I need a deadline. Writing for NaNoWriMo, or setting a challenge between a friend and myself to have content written on a certain date is a sure fire way to get stuff done. The challenge is great because it gives you a deadline. NaNoWriMo has a deadline as well, but what it really showed me is the importance of writing everyday.

Then there is the whole “How do you write,” question. I’m not talking about whether you are a plotter or a pantser. Both methods have their ups and downs and I’ve done both. What I am referring to is do you sit down and write it all out in one first draft before you go back and edit a word? or do you edit as you go? To that I say, It depends. I’ve certainly done both of these as well. Most, if not all, blogs with writing advice I have come across say to get the first draft done then go back and edit. My background as a journalist had me write and edit. Of course, books are a much longer format than filling in 12 or so column inches on a page, but I always felt that editing was part of the writing process. What I mean to say is as I wrote I edited my work honing the sentences to the best they could be while making progress on the news story I was writing. It may sound chaotic, but it made sense and proved to be effective when an assignment was given with only a few hours to deadline. Get it written and get it right as close to the first draft as possible. That first draft under normal circumstances would probably equal to the 12 draft by the time it was ready to print from the extensive back and forth of trading hats as editor to writer as time ticked down. Then someone would read it, make a few suggestions, I’d make corrections, turn it in and move onto the next emergency assignment.

Editing as you go does slow down the process when it comes to writing a book, especially if there is a word count per day goal in mind. How does one gage what is considered added word count when editing the previous day’s words, adding content, deleting content, and so on all before new words are written for the next scene? Writing out the first draft (especially if you have a regular writing habit) before editing a word is definitely a good means of getting the story out of your system and onto paper. There it is. That’s the story. Now let’s fix the problems. Editing as you go would have allowed you to fix said problems back when you wrote them, but what I found while doing this was the editing caused a lot of my story to change forcing me to rethink certain plot points that were supposed to happen in the upcoming, unwritten, scenes. This isn’t a bad thing, but I did struggle with certain aspects of the edit as you go practice. By having what I thought was about to happen in scenes not yet written change made me think outside the box as to how my characters would react, but the next days edits would result in further little changes that would affect aspects of other parts of my story that had yet to be written. By the time I finished the book I had at least two pages of notes single spaced at 10 point type. This was so I could keep up with what was supposed to happen as a result of what was changed while editing. And, these notes were edited as I went as well.

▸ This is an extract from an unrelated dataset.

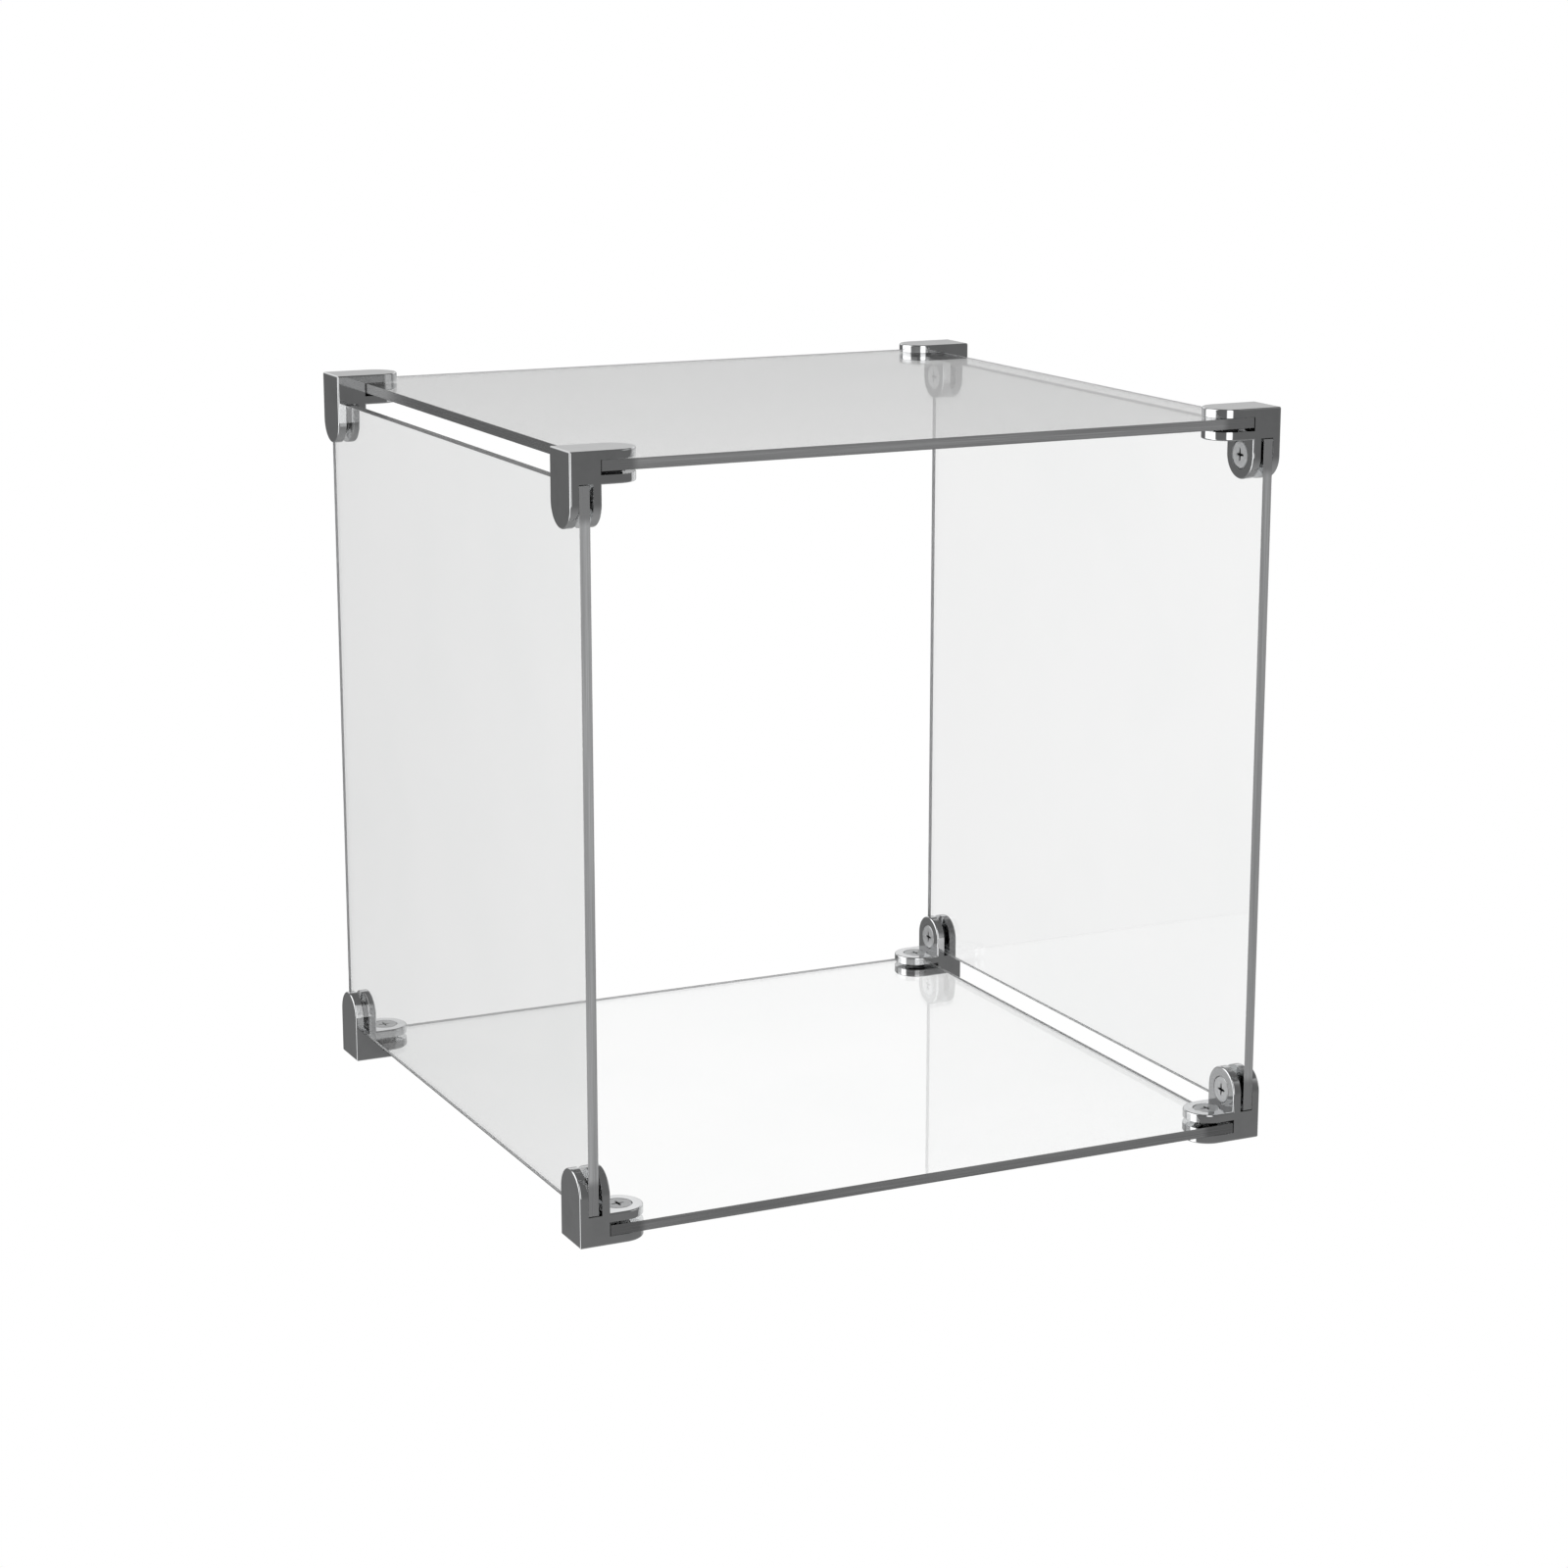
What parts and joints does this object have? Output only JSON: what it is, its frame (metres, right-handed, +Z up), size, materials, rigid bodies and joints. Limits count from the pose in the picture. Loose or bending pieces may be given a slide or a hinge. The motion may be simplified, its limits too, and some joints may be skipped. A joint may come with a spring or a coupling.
{
  "type": "acrylic display cube",
  "caption": "Open-fronted display cube of clear acrylic panels, held at the corners by two-way chrome clamps with grub screws and rubber pads.",
  "frame": {"origin": "on the resting plane, below the centre of the cube", "axes": "+X to the right and +Y to the back as seen from the open front, +Z up; the cube is open at the front (-Y) and the back (+Y)"},
  "size_m": [0.218, 0.2, 0.218],
  "materials": {
    "clear_acrylic": "clear, polished faces and edges",
    "polished_chrome": "polished chrome plate",
    "screw_steel": "satin, turned face",
    "black_rubber": "matte, moulded"
  },
  "bodies": {
    "frame": {"bottom_panel": "clear_acrylic", "top_panel": "clear_acrylic", "left_panel": "clear_acrylic", "right_panel": "clear_acrylic", "clamp_bottom_left_front": "polished_chrome", "clamp_bottom_left_back": "polished_chrome", "clamp_bottom_right_front": "polished_chrome", "clamp_bottom_right_back": "polished_chrome", "clamp_top_left_front": "polished_chrome", "clamp_top_left_back": "polished_chrome", "clamp_top_right_front": "polished_chrome", "clamp_top_right_back": "polished_chrome"},
    "pad_bottom_left_front_level": {"pad_bottom_left_front_level": "black_rubber"},
    "screw_bottom_left_front_level": {"screw_bottom_left_front_level": "screw_steel"},
    "pad_bottom_left_front_upright": {"pad_bottom_left_front_upright": "black_rubber"},
    "screw_bottom_left_front_upright": {"screw_bottom_left_front_upright": "screw_steel"},
    "pad_bottom_left_back_level": {"pad_bottom_left_back_level": "black_rubber"},
    "screw_bottom_left_back_level": {"screw_bottom_left_back_level": "screw_steel"},
    "pad_bottom_left_back_upright": {"pad_bottom_left_back_upright": "black_rubber"},
    "screw_bottom_left_back_upright": {"screw_bottom_left_back_upright": "screw_steel"},
    "pad_bottom_right_front_level": {"pad_bottom_right_front_level": "black_rubber"},
    "screw_bottom_right_front_level": {"screw_bottom_right_front_level": "screw_steel"},
    "pad_bottom_right_front_upright": {"pad_bottom_right_front_upright": "black_rubber"},
    "screw_bottom_right_front_upright": {"screw_bottom_right_front_upright": "screw_steel"},
    "pad_bottom_right_back_level": {"pad_bottom_right_back_level": "black_rubber"},
    "screw_bottom_right_back_level": {"screw_bottom_right_back_level": "screw_steel"},
    "pad_bottom_right_back_upright": {"pad_bottom_right_back_upright": "black_rubber"},
    "screw_bottom_right_back_upright": {"screw_bottom_right_back_upright": "screw_steel"},
    "pad_top_left_front_level": {"pad_top_left_front_level": "black_rubber"},
    "screw_top_left_front_level": {"screw_top_left_front_level": "screw_steel"},
    "pad_top_left_front_upright": {"pad_top_left_front_upright": "black_rubber"},
    "screw_top_left_front_upright": {"screw_top_left_front_upright": "screw_steel"},
    "pad_top_left_back_level": {"pad_top_left_back_level": "black_rubber"},
    "screw_top_left_back_level": {"screw_top_left_back_level": "screw_steel"},
    "pad_top_left_back_upright": {"pad_top_left_back_upright": "black_rubber"},
    "screw_top_left_back_upright": {"screw_top_left_back_upright": "screw_steel"},
    "pad_top_right_front_level": {"pad_top_right_front_level": "black_rubber"},
    "screw_top_right_front_level": {"screw_top_right_front_level": "screw_steel"},
    "pad_top_right_front_upright": {"pad_top_right_front_upright": "black_rubber"},
    "screw_top_right_front_upright": {"screw_top_right_front_upright": "screw_steel"},
    "pad_top_right_back_level": {"pad_top_right_back_level": "black_rubber"},
    "screw_top_right_back_level": {"screw_top_right_back_level": "screw_steel"},
    "pad_top_right_back_upright": {"pad_top_right_back_upright": "black_rubber"},
    "screw_top_right_back_upright": {"screw_top_right_back_upright": "screw_steel"}
  },
  "joints": [
    {"name": "pad_bottom_left_front_level_travel", "type": "slide", "parent": "frame", "child": "pad_bottom_left_front_level", "axis": [0, 0, 1], "range_m": [0, 0.00075]},
    {"name": "screw_bottom_left_front_level_turn", "type": "hinge", "parent": "pad_bottom_left_front_level", "child": "screw_bottom_left_front_level", "pos_m": [-0.095, -0.093, 0.009], "axis": [0, 0, 1], "range_deg": [0, 360]},
    {"name": "pad_bottom_left_front_upright_travel", "type": "slide", "parent": "frame", "child": "pad_bottom_left_front_upright", "axis": [1, 0, 0], "range_m": [0, 0.00075]},
    {"name": "screw_bottom_left_front_upright_turn", "type": "hinge", "parent": "pad_bottom_left_front_upright", "child": "screw_bottom_left_front_upright", "pos_m": [-0.1, -0.093, 0.014], "axis": [1, 0, 0], "range_deg": [0, 360]},
    {"name": "pad_bottom_left_back_level_travel", "type": "slide", "parent": "frame", "child": "pad_bottom_left_back_level", "axis": [0, 0, 1], "range_m": [0, 0.00075]},
    {"name": "screw_bottom_left_back_level_turn", "type": "hinge", "parent": "pad_bottom_left_back_level", "child": "screw_bottom_left_back_level", "pos_m": [-0.095, 0.093, 0.009], "axis": [0, 0, 1], "range_deg": [0, 360]},
    {"name": "pad_bottom_left_back_upright_travel", "type": "slide", "parent": "frame", "child": "pad_bottom_left_back_upright", "axis": [1, 0, 0], "range_m": [0, 0.00075]},
    {"name": "screw_bottom_left_back_upright_turn", "type": "hinge", "parent": "pad_bottom_left_back_upright", "child": "screw_bottom_left_back_upright", "pos_m": [-0.1, 0.093, 0.014], "axis": [1, 0, 0], "range_deg": [0, 360]},
    {"name": "pad_bottom_right_front_level_travel", "type": "slide", "parent": "frame", "child": "pad_bottom_right_front_level", "axis": [0, 0, 1], "range_m": [0, 0.00075]},
    {"name": "screw_bottom_right_front_level_turn", "type": "hinge", "parent": "pad_bottom_right_front_level", "child": "screw_bottom_right_front_level", "pos_m": [0.095, -0.093, 0.009], "axis": [0, 0, 1], "range_deg": [0, 360]},
    {"name": "pad_bottom_right_front_upright_travel", "type": "slide", "parent": "frame", "child": "pad_bottom_right_front_upright", "axis": [-1, 0, 0], "range_m": [0, 0.00075]},
    {"name": "screw_bottom_right_front_upright_turn", "type": "hinge", "parent": "pad_bottom_right_front_upright", "child": "screw_bottom_right_front_upright", "pos_m": [0.1, -0.093, 0.014], "axis": [-1, 0, 0], "range_deg": [0, 360]},
    {"name": "pad_bottom_right_back_level_travel", "type": "slide", "parent": "frame", "child": "pad_bottom_right_back_level", "axis": [0, 0, 1], "range_m": [0, 0.00075]},
    {"name": "screw_bottom_right_back_level_turn", "type": "hinge", "parent": "pad_bottom_right_back_level", "child": "screw_bottom_right_back_level", "pos_m": [0.095, 0.093, 0.009], "axis": [0, 0, 1], "range_deg": [0, 360]},
    {"name": "pad_bottom_right_back_upright_travel", "type": "slide", "parent": "frame", "child": "pad_bottom_right_back_upright", "axis": [-1, 0, 0], "range_m": [0, 0.00075]},
    {"name": "screw_bottom_right_back_upright_turn", "type": "hinge", "parent": "pad_bottom_right_back_upright", "child": "screw_bottom_right_back_upright", "pos_m": [0.1, 0.093, 0.014], "axis": [-1, 0, 0], "range_deg": [0, 360]},
    {"name": "pad_top_left_front_level_travel", "type": "slide", "parent": "frame", "child": "pad_top_left_front_level", "axis": [0, 0, -1], "range_m": [0, 0.00075]},
    {"name": "screw_top_left_front_level_turn", "type": "hinge", "parent": "pad_top_left_front_level", "child": "screw_top_left_front_level", "pos_m": [-0.095, -0.093, 0.209], "axis": [0, 0, -1], "range_deg": [0, 360]},
    {"name": "pad_top_left_front_upright_travel", "type": "slide", "parent": "frame", "child": "pad_top_left_front_upright", "axis": [1, 0, 0], "range_m": [0, 0.00075]},
    {"name": "screw_top_left_front_upright_turn", "type": "hinge", "parent": "pad_top_left_front_upright", "child": "screw_top_left_front_upright", "pos_m": [-0.1, -0.093, 0.204], "axis": [1, 0, 0], "range_deg": [0, 360]},
    {"name": "pad_top_left_back_level_travel", "type": "slide", "parent": "frame", "child": "pad_top_left_back_level", "axis": [0, 0, -1], "range_m": [0, 0.00075]},
    {"name": "screw_top_left_back_level_turn", "type": "hinge", "parent": "pad_top_left_back_level", "child": "screw_top_left_back_level", "pos_m": [-0.095, 0.093, 0.209], "axis": [0, 0, -1], "range_deg": [0, 360]},
    {"name": "pad_top_left_back_upright_travel", "type": "slide", "parent": "frame", "child": "pad_top_left_back_upright", "axis": [1, 0, 0], "range_m": [0, 0.00075]},
    {"name": "screw_top_left_back_upright_turn", "type": "hinge", "parent": "pad_top_left_back_upright", "child": "screw_top_left_back_upright", "pos_m": [-0.1, 0.093, 0.204], "axis": [1, 0, 0], "range_deg": [0, 360]},
    {"name": "pad_top_right_front_level_travel", "type": "slide", "parent": "frame", "child": "pad_top_right_front_level", "axis": [0, 0, -1], "range_m": [0, 0.00075]},
    {"name": "screw_top_right_front_level_turn", "type": "hinge", "parent": "pad_top_right_front_level", "child": "screw_top_right_front_level", "pos_m": [0.095, -0.093, 0.209], "axis": [0, 0, -1], "range_deg": [0, 360]},
    {"name": "pad_top_right_front_upright_travel", "type": "slide", "parent": "frame", "child": "pad_top_right_front_upright", "axis": [-1, 0, 0], "range_m": [0, 0.00075]},
    {"name": "screw_top_right_front_upright_turn", "type": "hinge", "parent": "pad_top_right_front_upright", "child": "screw_top_right_front_upright", "pos_m": [0.1, -0.093, 0.204], "axis": [-1, 0, 0], "range_deg": [0, 360]},
    {"name": "pad_top_right_back_level_travel", "type": "slide", "parent": "frame", "child": "pad_top_right_back_level", "axis": [0, 0, -1], "range_m": [0, 0.00075]},
    {"name": "screw_top_right_back_level_turn", "type": "hinge", "parent": "pad_top_right_back_level", "child": "screw_top_right_back_level", "pos_m": [0.095, 0.093, 0.209], "axis": [0, 0, -1], "range_deg": [0, 360]},
    {"name": "pad_top_right_back_upright_travel", "type": "slide", "parent": "frame", "child": "pad_top_right_back_upright", "axis": [-1, 0, 0], "range_m": [0, 0.00075]},
    {"name": "screw_top_right_back_upright_turn", "type": "hinge", "parent": "pad_top_right_back_upright", "child": "screw_top_right_back_upright", "pos_m": [0.1, 0.093, 0.204], "axis": [-1, 0, 0], "range_deg": [0, 360]}
  ],
  "couplings": [
    {"joint": "screw_bottom_left_front_level_turn", "follows": "pad_bottom_left_front_level_travel", "rad_per_m": 8377.6},
    {"joint": "screw_bottom_left_front_upright_turn", "follows": "pad_bottom_left_front_upright_travel", "rad_per_m": 8377.6},
    {"joint": "screw_bottom_left_back_level_turn", "follows": "pad_bottom_left_back_level_travel", "rad_per_m": 8377.6},
    {"joint": "screw_bottom_left_back_upright_turn", "follows": "pad_bottom_left_back_upright_travel", "rad_per_m": 8377.6},
    {"joint": "screw_bottom_right_front_level_turn", "follows": "pad_bottom_right_front_level_travel", "rad_per_m": 8377.6},
    {"joint": "screw_bottom_right_front_upright_turn", "follows": "pad_bottom_right_front_upright_travel", "rad_per_m": 8377.6},
    {"joint": "screw_bottom_right_back_level_turn", "follows": "pad_bottom_right_back_level_travel", "rad_per_m": 8377.6},
    {"joint": "screw_bottom_right_back_upright_turn", "follows": "pad_bottom_right_back_upright_travel", "rad_per_m": 8377.6},
    {"joint": "screw_top_left_front_level_turn", "follows": "pad_top_left_front_level_travel", "rad_per_m": 8377.6},
    {"joint": "screw_top_left_front_upright_turn", "follows": "pad_top_left_front_upright_travel", "rad_per_m": 8377.6},
    {"joint": "screw_top_left_back_level_turn", "follows": "pad_top_left_back_level_travel", "rad_per_m": 8377.6},
    {"joint": "screw_top_left_back_upright_turn", "follows": "pad_top_left_back_upright_travel", "rad_per_m": 8377.6},
    {"joint": "screw_top_right_front_level_turn", "follows": "pad_top_right_front_level_travel", "rad_per_m": 8377.6},
    {"joint": "screw_top_right_front_upright_turn", "follows": "pad_top_right_front_upright_travel", "rad_per_m": 8377.6},
    {"joint": "screw_top_right_back_level_turn", "follows": "pad_top_right_back_level_travel", "rad_per_m": 8377.6},
    {"joint": "screw_top_right_back_upright_turn", "follows": "pad_top_right_back_upright_travel", "rad_per_m": 8377.6}
  ]
}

This might be a bit extreme and only shows how editing as I go only makes me slightly insane, so I normally try to go along the lines of being a plotter with an outline of the story I’m working on. If something changes as I write, not a problem. Make an adjustment here or there to the outline and move on.

I haven’t done much of the editing as I go anymore. Getting the first draft done and the story out of the system definitely feels more cathartic. If there are problems then I deal with them after. But, the story is there and the draft is done. That’s not to say I don’t cheat every once in a while.


  1. I haven’t written anything in a few weeks until I finished my last post a few minutes ago. I don’t mean just on the blog, but on Gus, or even on the weird journal I keep locked in my phone’s notes. It’s affected me and I miss it. Over the past year, I’ve enjoyed putting something down even if it’s just my thoughts at that moment. I didn’t mean for it to become a habit, but I just got tired of keeping things in my head.

    I heard someone famous say, “If you’re in your head you’re dead.” At 35 I’m starting to believe that. I’ve been in my head my entire life; having the same conversations with myself and sometimes those conversations are even good with excellent conclusions. But once I actually put them down it allows me to move on to the next one. There is something about seeing what you are thinking and how you feel that allows you to accept it and move forward, to grow.

    I think this is even becoming useful in my fiction. Seeing my own thoughts and feelings on paper makes me think how these characters would behave. Of course, there’s also the action of just stringing words together which is the repetitive ladder drill of writing. It’s all practice, no matter what comes out.

    Good-luck on your next topic. I hope you choose a personal one.